Scan the listing below. Report each line that includes "bodies".

§ §

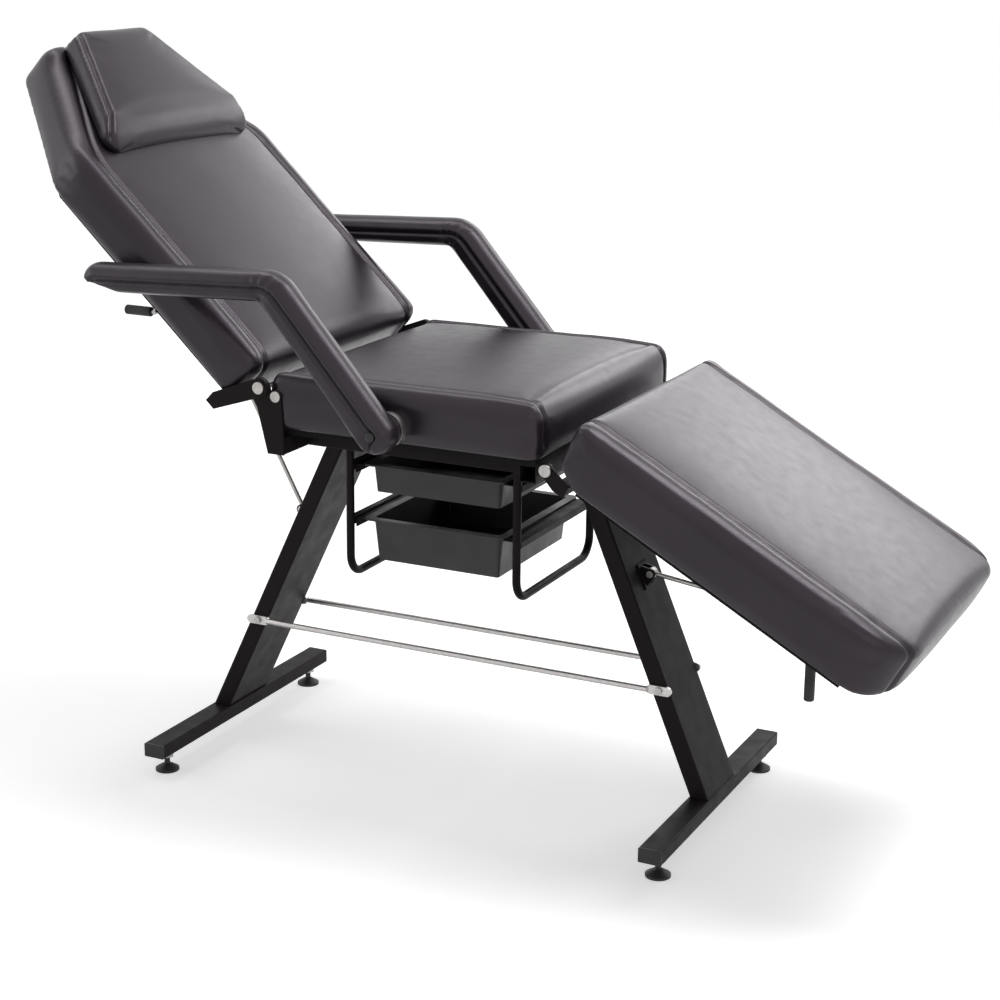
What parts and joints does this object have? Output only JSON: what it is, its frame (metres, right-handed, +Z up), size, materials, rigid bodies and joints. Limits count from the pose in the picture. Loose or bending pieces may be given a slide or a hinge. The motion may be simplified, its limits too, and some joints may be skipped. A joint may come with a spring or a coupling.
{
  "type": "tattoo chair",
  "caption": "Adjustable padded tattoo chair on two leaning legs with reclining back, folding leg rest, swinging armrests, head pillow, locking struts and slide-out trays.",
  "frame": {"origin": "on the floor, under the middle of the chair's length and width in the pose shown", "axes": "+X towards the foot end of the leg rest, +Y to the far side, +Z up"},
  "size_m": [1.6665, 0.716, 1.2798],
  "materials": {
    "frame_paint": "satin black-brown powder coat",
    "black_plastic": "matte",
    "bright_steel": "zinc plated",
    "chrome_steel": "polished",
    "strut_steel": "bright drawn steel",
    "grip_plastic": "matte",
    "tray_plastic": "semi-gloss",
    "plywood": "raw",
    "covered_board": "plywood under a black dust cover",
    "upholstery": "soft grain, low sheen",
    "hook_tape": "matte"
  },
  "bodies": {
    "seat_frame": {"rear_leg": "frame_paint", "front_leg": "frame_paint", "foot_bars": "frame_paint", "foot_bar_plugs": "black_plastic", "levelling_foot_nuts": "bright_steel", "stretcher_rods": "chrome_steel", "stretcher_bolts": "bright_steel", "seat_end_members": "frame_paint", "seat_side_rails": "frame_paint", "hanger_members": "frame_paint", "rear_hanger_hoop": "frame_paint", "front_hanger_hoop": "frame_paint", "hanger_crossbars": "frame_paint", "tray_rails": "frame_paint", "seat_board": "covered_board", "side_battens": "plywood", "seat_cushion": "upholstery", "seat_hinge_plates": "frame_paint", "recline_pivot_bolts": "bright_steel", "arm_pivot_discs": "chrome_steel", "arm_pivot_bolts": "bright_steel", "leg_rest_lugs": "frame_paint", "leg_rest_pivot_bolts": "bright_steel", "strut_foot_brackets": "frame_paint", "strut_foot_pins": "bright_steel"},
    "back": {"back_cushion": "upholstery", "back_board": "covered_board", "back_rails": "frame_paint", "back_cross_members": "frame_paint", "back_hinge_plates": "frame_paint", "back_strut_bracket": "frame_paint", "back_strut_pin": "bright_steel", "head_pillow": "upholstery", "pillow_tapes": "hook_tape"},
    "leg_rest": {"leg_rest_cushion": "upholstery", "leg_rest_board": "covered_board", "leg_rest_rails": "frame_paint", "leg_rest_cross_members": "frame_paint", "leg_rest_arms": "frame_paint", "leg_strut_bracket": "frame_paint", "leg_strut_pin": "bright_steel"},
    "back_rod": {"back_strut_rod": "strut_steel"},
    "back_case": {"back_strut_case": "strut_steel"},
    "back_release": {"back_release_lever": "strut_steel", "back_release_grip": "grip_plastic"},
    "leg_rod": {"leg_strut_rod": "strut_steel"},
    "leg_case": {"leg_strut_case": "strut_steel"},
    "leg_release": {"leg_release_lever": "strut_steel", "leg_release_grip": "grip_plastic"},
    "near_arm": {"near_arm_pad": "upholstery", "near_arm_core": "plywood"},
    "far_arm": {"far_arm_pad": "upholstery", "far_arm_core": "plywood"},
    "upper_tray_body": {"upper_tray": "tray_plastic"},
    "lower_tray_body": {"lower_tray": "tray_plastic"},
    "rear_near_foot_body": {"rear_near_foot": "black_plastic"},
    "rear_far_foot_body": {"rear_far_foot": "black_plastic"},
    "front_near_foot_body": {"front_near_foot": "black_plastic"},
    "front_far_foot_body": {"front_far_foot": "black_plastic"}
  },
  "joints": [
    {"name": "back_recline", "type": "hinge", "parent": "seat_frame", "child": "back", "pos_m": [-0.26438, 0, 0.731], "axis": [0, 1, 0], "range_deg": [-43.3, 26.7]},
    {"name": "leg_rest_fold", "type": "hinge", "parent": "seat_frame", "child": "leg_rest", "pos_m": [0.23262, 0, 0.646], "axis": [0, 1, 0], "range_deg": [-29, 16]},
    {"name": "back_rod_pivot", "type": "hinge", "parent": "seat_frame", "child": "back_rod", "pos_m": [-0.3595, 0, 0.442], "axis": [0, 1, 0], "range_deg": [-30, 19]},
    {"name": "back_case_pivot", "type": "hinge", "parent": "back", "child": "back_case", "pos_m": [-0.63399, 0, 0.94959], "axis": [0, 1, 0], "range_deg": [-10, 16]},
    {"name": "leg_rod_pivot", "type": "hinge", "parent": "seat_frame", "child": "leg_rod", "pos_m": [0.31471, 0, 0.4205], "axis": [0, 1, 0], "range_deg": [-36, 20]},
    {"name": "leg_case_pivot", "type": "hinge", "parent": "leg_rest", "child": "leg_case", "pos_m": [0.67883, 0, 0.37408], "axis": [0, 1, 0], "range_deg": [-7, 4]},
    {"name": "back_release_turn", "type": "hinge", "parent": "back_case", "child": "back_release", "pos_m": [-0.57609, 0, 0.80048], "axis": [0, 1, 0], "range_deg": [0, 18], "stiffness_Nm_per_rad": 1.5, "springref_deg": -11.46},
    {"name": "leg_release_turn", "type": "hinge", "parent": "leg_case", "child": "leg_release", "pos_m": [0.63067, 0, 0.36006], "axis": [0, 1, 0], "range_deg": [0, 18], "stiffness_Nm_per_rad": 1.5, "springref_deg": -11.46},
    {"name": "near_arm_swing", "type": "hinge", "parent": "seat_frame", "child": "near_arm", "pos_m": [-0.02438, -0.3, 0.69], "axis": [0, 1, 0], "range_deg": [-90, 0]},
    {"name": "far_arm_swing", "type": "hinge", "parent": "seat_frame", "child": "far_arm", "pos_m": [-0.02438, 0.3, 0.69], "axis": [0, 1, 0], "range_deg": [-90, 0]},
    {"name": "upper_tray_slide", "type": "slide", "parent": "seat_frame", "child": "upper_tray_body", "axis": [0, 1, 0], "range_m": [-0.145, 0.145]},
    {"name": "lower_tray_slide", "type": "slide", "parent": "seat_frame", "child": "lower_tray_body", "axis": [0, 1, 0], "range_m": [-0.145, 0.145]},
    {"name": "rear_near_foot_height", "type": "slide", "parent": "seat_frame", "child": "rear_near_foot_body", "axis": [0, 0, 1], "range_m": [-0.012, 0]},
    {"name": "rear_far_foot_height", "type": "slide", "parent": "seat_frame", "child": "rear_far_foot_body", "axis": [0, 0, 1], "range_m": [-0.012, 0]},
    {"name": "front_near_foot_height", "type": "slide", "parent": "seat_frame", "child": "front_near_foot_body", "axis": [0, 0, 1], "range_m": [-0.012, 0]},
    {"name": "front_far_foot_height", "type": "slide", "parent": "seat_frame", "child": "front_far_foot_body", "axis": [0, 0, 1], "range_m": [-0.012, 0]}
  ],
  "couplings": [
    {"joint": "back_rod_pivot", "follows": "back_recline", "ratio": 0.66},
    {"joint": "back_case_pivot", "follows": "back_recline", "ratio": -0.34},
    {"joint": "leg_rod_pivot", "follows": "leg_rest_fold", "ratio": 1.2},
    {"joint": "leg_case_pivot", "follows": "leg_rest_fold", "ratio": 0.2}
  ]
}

§ §

▶ _RESPONSE BELOW_
What parts and joints does this object have? Output only JSON: what it is, its frame (metres, right-handed, +Z up), size, materials, rigid bodies and joints. Limits count from the pose in the picture. Loose or bending pieces may be given a slide or a hinge. The motion may be simplified, its limits too, and some joints may be skipped. A joint may come with a spring or a coupling.
  "bodies": {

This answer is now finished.